Um dos documentos citados é o ofício do Ministério da Defesa de 19 de setembro de 2014, que reconheceu “a existência das lamentáveis violações de direitos humanos durante o regime militar” e também registrou que os Comandos do Exército, da Marinha e da Aeronáutica “não questionaram as conclusões da Comissão Nacional da Verdade (CNV), por não disporem de elementos que sirvam de fundamento para contestar os atos formais de reconhecimento da responsabilidade do Estado brasileiro”.

CRIMES 

O MPF lembra que, além de reconhecer os atos de exceção praticados pela ditadura militar que não foram contestados pelas Forças Armadas brasileiras, a Comissão Nacional da Verdade (CNV) emitiu recomendação proibindo “a realização de eventos oficiais em comemoração ao Golpe Militar de 1964”.

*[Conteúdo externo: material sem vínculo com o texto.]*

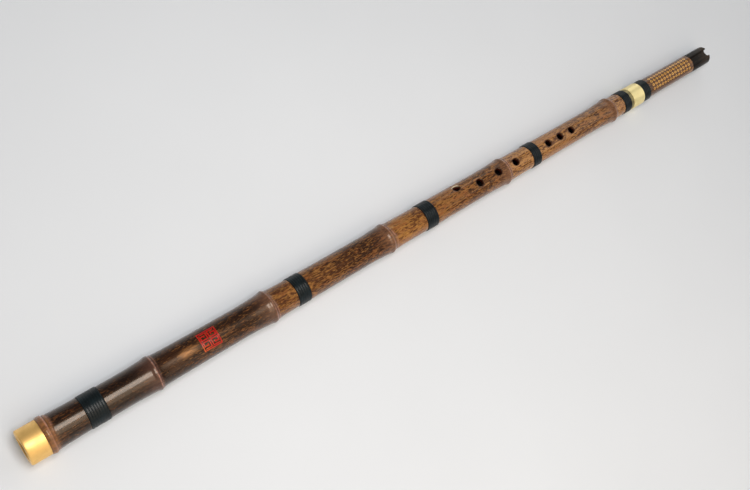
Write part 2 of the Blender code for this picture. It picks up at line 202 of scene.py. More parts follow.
class FluteColours(bpy.types.PropertyGroup):
    dark_skin: a_colour("Dark skin", "Darkest blotches of the bamboo's skin", (0.022, 0.0075, 0.0040))
    stain: a_colour("Stain", "Blotches of the golden parts", (0.115, 0.038, 0.011))
    brown_skin: a_colour("Brown skin", "Bamboo between the blotches before a node", (0.295, 0.124, 0.042))
    red_skin: a_colour("Red skin", "Reddish clouds of the bamboo's ground", (0.30, 0.095, 0.032))
    golden_skin: a_colour("Golden skin", "Bamboo between the blotches past a node", (0.47, 0.215, 0.052))
    node_skin: a_colour("Node skin", "Smooth greyish swell before a node's scar", (0.235, 0.115, 0.066))
    scar: a_colour("Node scar", "Bare lip of the sheath scar on a node", (0.48, 0.22, 0.155))
    bore_lacquer: a_colour("Bore lacquer", "Red lacquer in the bore and the holes", (0.060, 0.008, 0.005))
    brass: a_colour("Brass", "Golden brass of the foot cap", (0.95, 0.60, 0.20))
    pale_brass: a_colour("Pale brass", "Brighter brass of the wide ring and the tenon", (1.0, 0.85, 0.42))
    cord: a_colour("Binding cord", "Lacquered thread of the bindings", (0.0035, 0.0070, 0.0085))
    thread: a_colour("Waxed thread", "Thread on the tenon", (0.55, 0.42, 0.22))
    horn: a_colour("Horn", "Dark horn of the mouth tip", (0.007, 0.005, 0.0035))
    gilt: a_colour("Gilt", "Gilding of the lozenges", (0.90, 0.42, 0.075))
    seal_red: a_colour("Seal red", "Paint of the seal", (0.50, 0.010, 0.006))
    floor: a_colour("Floor", "Pale floor", (0.82, 0.855, 0.905))


class FluteStudio(bpy.types.PropertyGroup):
    lens: bpy.props.FloatProperty(
        name="Lens", description="The camera's focal length", default=48.0, min=20.0, max=200.0, unit="CAMERA"
    )
    key_power: a_power("Key light", "Power of the soft box over the foot", 8.0)
    half_power: a_power("Half light", "Power of the dimmer box beside the key light", 2.6)
    side_power: a_power("Side light", "Power of the low panel beside the foot", 1.8)
    head_power: a_power("Head light", "Power of the wide panel beyond the mouth", 12.0)
    far_power: a_power("Far light", "Power of the panel beyond the head section", 2.9)
    wall: a_brightness("Wall light", "Brightness of the room near the horizon", 0.55)
    ceiling: a_brightness("Ceiling light", "Brightness of the room overhead", 0.15)


# Shapes


def binding_width(turns, gap):
    return turns * (CORD + gap) + CORD


def node_swell(away):
    """A bell's rising half before the node and a fading curve past it."""
    before = np.exp(-((np.minimum(away, 0) / SWELL_RUN) ** 2))
    after = np.exp(-np.maximum(away, 0) / SHRINK_RUN)
    return before * after


def lower_radius(place):
    """Straight runs between the taper's rows, and at each node a swell with a narrow bell on it."""
    narrowing = np.interp(place / LOWER_LENGTH, *LOWER_TAPER)
    radius = FOOT_RADIUS + narrowing * (JOINT_RADIUS - FOOT_RADIUS)
    for at, full, _ in NODES:
        away = place - at
        ridge = np.exp(-((away / RIDGE_RUN) ** 2))
        radius = radius + full * (RIDGE_SHARE * ridge + (1 - RIDGE_SHARE) * node_swell(away))
    return radius


def head_radius(place):
    narrowing = np.interp((place - LOWER_LENGTH) / HEAD_LENGTH, *HEAD_TAPER)
    return HEAD_RADIUS + narrowing * (TIP_RADIUS - HEAD_RADIUS)


def scar_lines(place, turn):
    """Lip, groove and second lip of each sheath scar: three narrow bells in a row past the node, whose place
    leans to one side and ripples with the turn, and whose strength comes and goes round the tube.

    Gives the lift as a share of the scar's height, the lips alone and the groove alone.
    """
    past_node, lip_run = 0.0009, 0.00050
    groove_at, groove_run = 0.00115, 0.00045
    second_at = 0.0024
    lips = np.zeros(np.broadcast(place, turn).shape)
    grooves = np.zeros_like(lips)
    lift = np.zeros_like(lips)
    for number, (at, _, lean) in enumerate(NODES):
        ripple = 0.00050 * np.cos(turn - lean) + 0.00018 * np.sin(3 * turn + number)
        away = place - at - past_node - ripple
        strong = 0.70 + 0.30 * np.sin(turn + 2.1 * number)
        faint = 0.45 + 0.35 * np.sin(2 * turn - 1.3 * number)
        lip = strong * np.exp(-((away / lip_run) ** 2))
        groove = strong * np.exp(-(((away - groove_at) / groove_run) ** 2))
        second = faint * np.exp(-(((away - second_at - 1.5 * ripple) / lip_run) ** 2))
        lift += lip - 0.9 * groove + 0.6 * second
        lips += lip + second
        grooves += groove
    return lift, lips, grooves


def node_shade(place, turn):
    """How near a node is: the long half of a bell before its leaning scar and a short half past it."""
    run_before, run_past = 0.0115, 0.0024
    shade = np.zeros(np.broadcast(place, turn).shape)
    for at, _, lean in NODES:
        away = place - at - 0.0015 - 0.0012 * np.cos(turn - lean)
        run = np.where(away < 0, run_before, run_past)
        shade += np.exp(-((away / run) ** 2))
    return shade


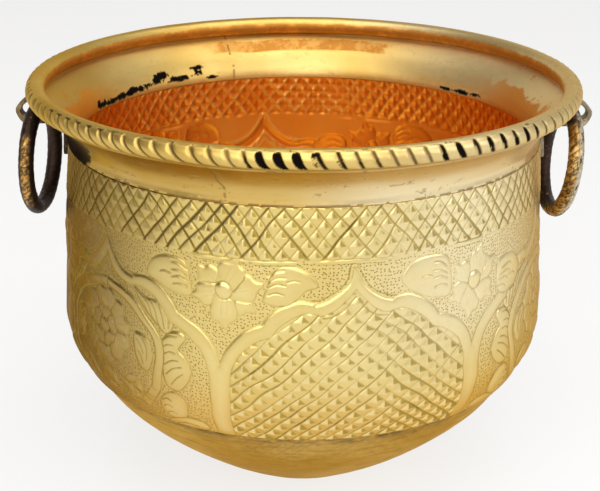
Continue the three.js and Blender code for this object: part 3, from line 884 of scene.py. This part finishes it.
# Cast eyes: the solid of the frame, rounded and roughened as a sand casting
def make_eye(name, node, seed):
    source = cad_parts[node]
    piece = bpy.data.objects.new(name, source.data.copy())
    piece.data.materials.clear()
    bpy.context.scene.collection.objects.link(piece)
    melt = piece.modifiers.new("melt", "REMESH")
    melt.mode, melt.voxel_size, melt.use_smooth_shade = "VOXEL", 0.0006, True
    soften = piece.modifiers.new("soften", "SMOOTH")
    soften.factor, soften.iterations = 0.5, 5
    view = bpy.context.evaluated_depsgraph_get()
    made = bpy.data.meshes.new_from_object(piece.evaluated_get(view))
    piece.modifiers.clear()
    piece.data = made
    made.name = name
    co = np.zeros(len(made.vertices) * 3)
    normal = np.zeros(len(made.vertices) * 3)
    made.vertices.foreach_get("co", co)
    made.vertices.foreach_get("normal", normal)
    co, normal = co.reshape(-1, 3), normal.reshape(-1, 3)
    rng = np.random.default_rng(seed)
    rough = np.zeros(len(co))
    for scale in (170, 170, 330, 330, 620):
        way, start = rng.normal(size=3), rng.random() * 6
        rough += np.sin(co @ (way / np.linalg.norm(way)) * scale * 2 + start) * (60 / scale)
    co += normal * (rough * 0.00014 - 0.00010)[:, None]
    made.vertices.foreach_set("co", co.ravel())
    made.polygons.foreach_set("use_smooth", np.ones(len(made.polygons), bool))
    made.update()
    return piece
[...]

O documento de recomendação do MPF ressalta ainda que, na Constituição de 1988, no Ato das Disposições Constitucionais Transitórias, o poder constituinte também fez constar o reconhecimento expresso das violações dos governos militares e, pela lei 9.140/1995, “o Brasil reconheceu como mortas as pessoas que, acusadas de participação em atividades políticas entre 2 de setembro de 1961 e 5 de outubro de 1988 e detidas por agentes públicos, estivessem desde então desaparecidas”.

As mensagens enviadas aos comandos da Aeronáutica, Marinha e Exército no Pará também citam que em dois processos sobre crimes da ditadura na Corte Interamericana de Direitos Humanos, o estado brasileiro “também reconheceu sua responsabilidade pelos atos de agentes públicos durante o período de exceção”, e lembra ainda aos comandantes militares que a Constituição Federal de 1988 restabeleceu a democracia após o período ditatorial entre 1º de abril de 1964 e 15 de março de 1985, “durante o qual o país foi presidido por governos militares, com supressão das eleições diretas e dos direitos decorrentes do regime democrático”.


O MPF assinala ainda que a aplicação do princípio democrático não se resume às eleições periódicas, mas rege o exercício de todo o poder, e que “a Constituição repudia o crime de tortura e considera inafiançável e imprescritível a ação de grupos armados contra a ordem constitucional e o estado democrático”.